Welcome to MartialTalk!  

Enjoy~


----------



## Gemini (May 9, 2006)

Welcome to MT, Sagat! Sounds like a great trip! Enjoy!


----------



## Lisa (May 9, 2006)

Welcome!  Happy Posting! :wavey:


----------



## Jade Tigress (May 9, 2006)

Hello!  Welcome to Martial Talk ~  Enjoy


----------



## green meanie (May 9, 2006)

Welcome!


----------



## still learning (May 9, 2006)

Hello, Welcome to the forums..........Aloha


----------



## Brian R. VanCise (May 9, 2006)

Welcome and enjoy your stay!

Brian R. VanCise
www.instinctiveresponsetraining.com


----------



## MJS (May 9, 2006)

Welcome to MT! Enjoy your stay!:ultracool 

Mike


----------



## bobster_ice (May 10, 2006)

Hi and welcome to Martial Talk!!


----------



## wee_blondie (May 10, 2006)

Hi there and welcome!

Ong-Bak rocks socks bet your kru had a great time filming!!  I do Muay Thai too, so hopefully see you around in the forum!

Ciao for now,
Heather


----------



## KenpoTess (May 10, 2006)

Good to have you here 

Enjoy the Board and good luck in Thailand training~!!

~Tess


----------



## Sagat (May 10, 2006)

Thankyou all for the warm welcome


----------



## yipman_sifu (May 10, 2006)

Hi There.
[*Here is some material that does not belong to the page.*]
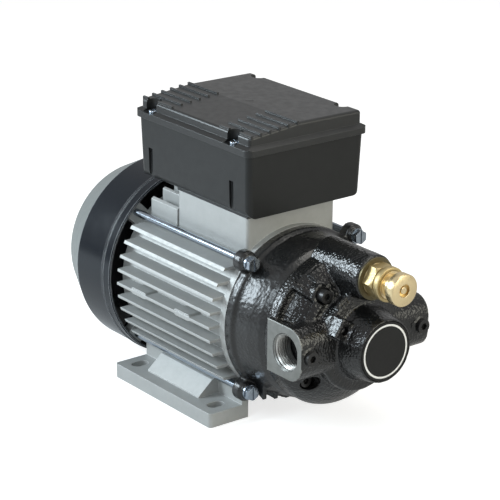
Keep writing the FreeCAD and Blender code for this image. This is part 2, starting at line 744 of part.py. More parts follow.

I hope that you know how strong Sagat kicks are and I hope that you train to be like him. Enjoy your stay pal .


----------



## Kacey (May 10, 2006)

Welcome - happy posting!


----------



## Bob Hubbard (May 24, 2006)

Welcome!


----------



## OnlyAnEgg (May 25, 2006)

Welcome to MT, Sagat!


----------



## kelly keltner (May 26, 2006)

welcome


----------



## HKphooey (May 26, 2006)

Welcome to MT!


----------



## Swordlady (May 26, 2006)

Welcome to MT!  I like your username; reminds me of a certain Street Fighter character...


----------



## Xue Sheng (May 26, 2006)

Welcome


----------